SAFE addresses some of the limitation of SMILES strings when it comes to generative design:
Safe | Others |
---|---|
- native support for (sub)structure-constrained design | - different generative models for different generative tasks - extensive substructure matching for filtering after generation - multiple steps generative process (e.g Liao et al. 2023 ) - graph based approaches with their limitations |
- any molecule generation as a simple NLP task (sequence completion or mask filling) - a single autoregressive sequence model for both linker generation and scaffold decoration. |
- complex training and decoding schemes for scaffold-constrained generation (e.g Arús-Pous et al. 2020 ) - complex sampling algorithms for scaffold-constrained generation (e.g Langevin et al. 2020) |
- SAFE strings are SMILES strings | - requires a different chemical language (e.g Krenn et al. 2022) |
Using SAFE¶
In the following we will highlight how to use SAFE and some of the properties of SAFE strings.
import safe as sf
import datamol as dm
celecoxib = "Cc1ccc(-c2cc(C(F)(F)F)nn2-c2ccc(S(N)(=O)=O)cc2)cc1"

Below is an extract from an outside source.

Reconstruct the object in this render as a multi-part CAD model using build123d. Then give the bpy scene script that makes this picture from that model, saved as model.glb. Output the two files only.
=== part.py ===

celecoxib_mol = dm.to_mol(celecoxib)
display(dm.to_image(celecoxib_mol))
Encoding¶
SAFE represents fragments
SAFE represents molecules as a set of N [Fragment_1].[Fragment_i].[Fragment_N]
safe_str = sf.encode(celecoxib_mol)
print(safe_str)
print(f"Representation using {len(safe_str.split('.'))} fragments")
c14ccc(S(N)(=O)=O)cc1.Cc1ccc5cc1.c15cc3nn14.C3(F)(F)F Representation using 4 fragments
SAFE string are SMILES
Any SAFE string is a valid SMILES and can be read by RDKit without any decoding trick.
reconstructed = dm.to_mol(safe_str)
display(dm.to_image(reconstructed))
assert dm.same_mol(celecoxib_mol, reconstructed)
SAFE supports randomization
You can generate randomized SAFE strings.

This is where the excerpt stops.